Una de las cosas que llama la atención, en este tiempo de pandemia, es el despertar de la conciencia comunitaria. Si bien es cierto que este virus, en mucho, impone distancia; sin embargo, muchas personas se han acercado y encontrado desde el corazón. Hoy están brotando muchas ayudas entre nosotros. En ello también hay una búsqueda continua de la oración de intercesión. Todo el que puede, pide por el que sufre y busca al Señor.
La oración de intercesión, como lo dejó claro el papa Benedicto XVI, «supone “sumergirse” en el abismo de la misericordia de Dios, que solo espera un germen de bien para perdonar y salvar al hombre». El que intercede afronta enseguida el problema en toda su gravedad y lo asume como si fuera propio y desde ahí llama a la puerta del corazón de Dios. El que intercede ya se ha abierto al amor.
Intercesores, ha habido muchos. Desde Abraham que pedía a Dios que tuviera misericordia de Sodoma y Gomorra, hasta la mujer de evangelio de hoy (Mt 15, 21-28). Pero ¿Qué es lo que solicitan? Abraham busca la justicia divina siquiera para diez personas que se dispusieran a ello. Pide para que, por unos pocos, todos fueran salvados del castigo. En este sentido, el papa Benedicto comenta que la intercesión de Abraham busca ese tipo de justicia que es distinta a la humana, cuyo único propósito es el castigo de quien comete el mal, de modo distributivo. Dice que Abraham busca algo más, porque entiende que la justicia divina es mayor.
Por otra parte, la oración de intercesión pide al menos a un justo que solicite ese tipo de justicia, como Abraham. De ahí que, en la siguiente historia de Israel, no se encuentre ninguno. Tendrá Dios que enviar a su Hijo, al gran Justo, para ser el Intercesor de la humanidad que haga suyos nuestros dolores y enfermedades y los lleve ante el altar del cielo para pedir el auxilio que viene de lo alto, el auxilio de Dios. Es por eso que, en el Justo de Dios, todo hombre encuentra su respuesta; y toda intercesión nuestra es plenamente escuchada.

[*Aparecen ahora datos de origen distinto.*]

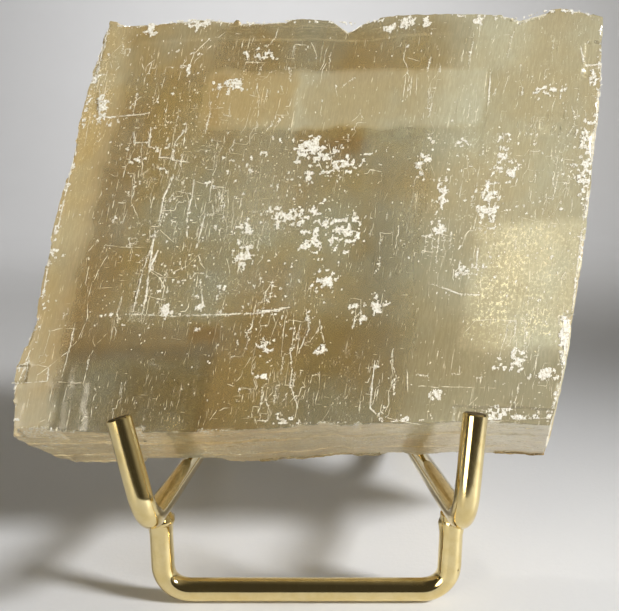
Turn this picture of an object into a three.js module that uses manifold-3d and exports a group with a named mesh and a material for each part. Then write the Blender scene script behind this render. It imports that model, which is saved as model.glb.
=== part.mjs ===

La intercesión de Jesús es nuestra apuesta de salvación. ¡Es una gran cosa! ¡Una real Buena Nueva! Su intercesión actúa ya en nosotros. Es este mismo Señor, quien obra de modo callado en cada corazón. De hecho, la fe también se entiende como «el fruto del trabajo callado del amor de Dios en el corazón del hombre» (Jorge Guillén García). Esta fe nos lleva a pedir y suplicar, ahora nosotros, porque nuestro corazón también se hace capaz de compadecerse de la realidad de quien sufre. Pide esa justicia «superior» de Dios que es sanación y salvación para la persona amada que lo necesita. De este modo, «la súplica de intercesión tiene un valor particular, porque es un acto de confianza en Dios y al mismo tiempo una expresión de amor al prójimo» (Papa Francisco, Gaudete et exultate, 154).
Finalmente, la mujer del evangelio, la cananea, nos aporta otro elemento en la intercesión. Nos enseña a ponernos delante de Dios con fe, creyendo alcanzar de Él su gracia. Su intercesión nos adentra en la ruta de la humildad y la confianza. Al final, también se nos despierta el deseo de escuchar, de parte del Señor: «¡qué grande es tu fe!», porque de antemano sabemos que es un bien de salvación para las personas por quienes oramos. Pero también para nosotros, porque el Señor se dona en un encuentro de amor con aquél que intercede. Así, interceder por los demás nos hace vaciarnos de nosotros mismos y nos pone en la ruta de la humildad de una fe que es salvada por una justicia superior.